Dropping the analogy, the "crumbling" associated with debt has two main forms: the company's earnings declining as a result of 'challenging' trading conditions, unexpected cost increases or such like, and interest rates rising (which might not affect the company for some time if it's taken on the debt at a fixed rate, but will eventually if it cannot pay off the debt by the time it matures because it will then have to borrow again at prevailing interest rates (*)). They also tend to feed off each other in various 'vicious circle' ways - for instance, higher interest rates mean more interest subtracted from trading profits and so lower earnings, lower earnings cause the company's credit rating to drop so that it can only get loans at higher interest rates, or even cause it to fail to meet loan covenants, allowing a now-low-rate fixed-rate loan to be called in prematurely and have to be refinanced at a higher rate earlier than expected. A company can find itself in serious trouble quite quickly if those vicious circles are allowed to develop...
To be clear, I'm
not presenting "crumbling cliff-edge balance sheet" as a superior alternative to "efficient balance sheet": it's just as bad IMHO, just in the negative-spin direction rather than positive-spin. The view one should take should look at debt
both from the point of view of it increasing profitability (provided it's taken on at a sufficiently low interest rate, but that isn't usually a problem for debt taken on when times are good)

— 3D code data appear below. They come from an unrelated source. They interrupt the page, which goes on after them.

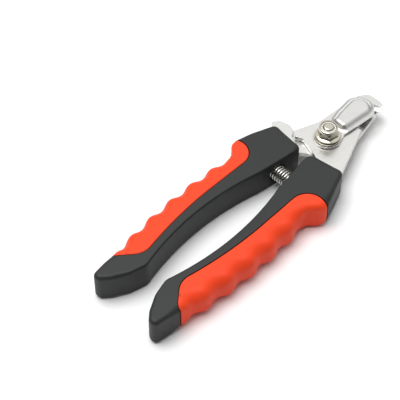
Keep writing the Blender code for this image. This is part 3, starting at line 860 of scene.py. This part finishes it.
    def grip_rows(self, wall: float) -> np.ndarray:
        """Sections of the grip, from its front end to its rear end.

        A section runs from the border on the upper face, over a small lip, across the face, down a
        quarter ellipse to the outer side, and back in the same way below. None of it passes the
        front and rear ends of the recess.

        Args:
            wall: Distance inwards from the grip's surface; none gives the surface itself.

        Returns:
            Array of (section, point, xyz), for the left handle.
        """
        side, way, reach = self.grip_side(wall)
        rim = side - way * (wall + reach[:, None])
        border, front, rear = self.grip_border(rim, wall)
        count = len(side)
        top = LEVELS.height - wall
        across = rim - border
        width = np.maximum(np.linalg.norm(across, axis=1), 1e-6)
        lip = GRIP.lip if wall == 0 else 0.0
        half = [np.column_stack([border, np.full(count, top - GRIP.wall + GAP + wall)])]
        for a in np.linspace(0, math.pi / 2, 5):
            share = np.minimum(lip * (1 - math.cos(a)) / width, 1.0)
            height = np.full(count, top - lip * (1 - math.sin(a)))
            half.append(np.column_stack([border + across * share[:, None], height]))
        for part in (0.35, 0.7):
            share = np.maximum(np.minimum(lip / width, 1.0), part)
            half.append(np.column_stack([border + across * share[:, None], np.full(count, top)]))
        drop = np.minimum(reach, top - LEVELS.middle - 0.2)
        for a in np.linspace(0, math.pi / 2, 12):
            flat = rim + way * (reach * math.sin(a))[:, None]
            half.append(np.column_stack([flat, top - drop * (1 - math.cos(a))]))
        upper = np.stack(half, axis=1)
        x, y = upper[:, :, 0], upper[:, :, 1]
        x = np.minimum(x, np.interp(y, front[:, 1], front[:, 0]))
        upper[:, :, 0] = np.maximum(x, np.interp(y, rear[:, 1], rear[:, 0]))
        lower = upper[:, ::-1].copy()
        lower[:, :, 2] = LEVELS.height - lower[:, :, 2]
        return np.concatenate([upper, lower], axis=1)

    def make_grip(self) -> None:
        """Build the grip as a closed shell between its surface and the wall's inner side."""
        outside, inside = self.grip_rows(0.0), self.grip_rows(GRIP.wall - GAP)
        grid = np.concatenate([outside, inside[:, ::-1]], axis=1)
        grid[:, :, 1] *= self.side.value
        rows, columns = grid.shape[:2]
        half = columns // 2
        faces = quads(rows, columns).tolist()
        k = np.arange(half - 1)
        cap = np.stack([k, k + 1, columns - 2 - k, columns - 1 - k], axis=-1)
        faces += cap.tolist() + (cap[:, ::-1] + (rows - 1) * columns).tolist()
        grip = new_body("soft_grip_" + self.side.word, grid.reshape(-1, 3), faces)
        dress(grip, FINISHES.rubber, 50.0)
        place(grip, self.side.word + "_grip", self.side.body)

    def make(self) -> None:
        """Build both pieces of the handle."""
        self.make_core()
        self.make_grip()


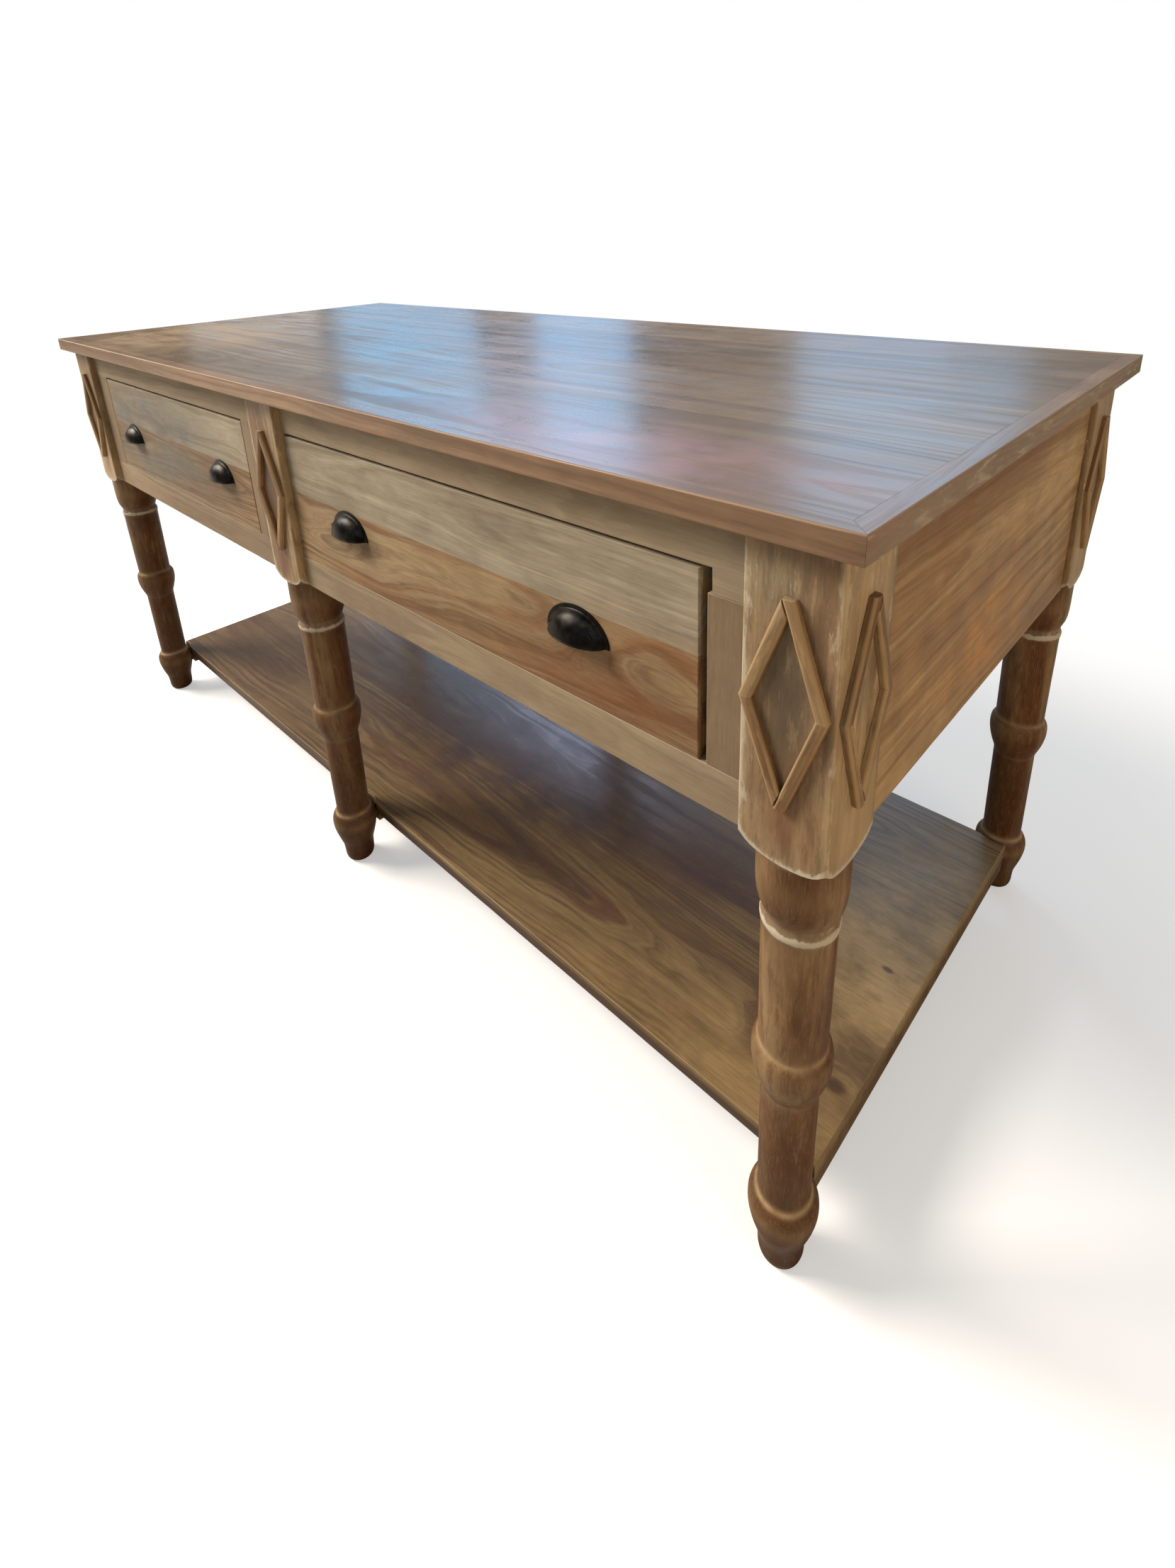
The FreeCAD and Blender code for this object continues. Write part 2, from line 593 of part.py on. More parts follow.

and from the point of view of it increasing risk. Various ratios such as gearing, interest cover and debt multiple give rather crude measures of that risk, or one can do more detailed studies such as looking at the debt maturity profile to get a somewhat less crude picture of it. (Though don't expect to get anything really precise from company accounts alone, since more widely-based factors such as downturns in the company's market and government interest rate policy are likely to affect it...)
So basically, I think it's a good idea to treat company claims of having an efficient balance sheet as warnings that it
might have an over-efficient balance sheet that carries excessive risk, raising the question of whether it does. Not a particularly natural question, since there simply isn't such a thing as being over-efficient for many uses of the word - but there definitely is for its use to describe balance sheets.
(*) Or do an equity fundraising such as a rights issue, open offer or placing - but that tends to be hard or even impossible for a company that is struggling.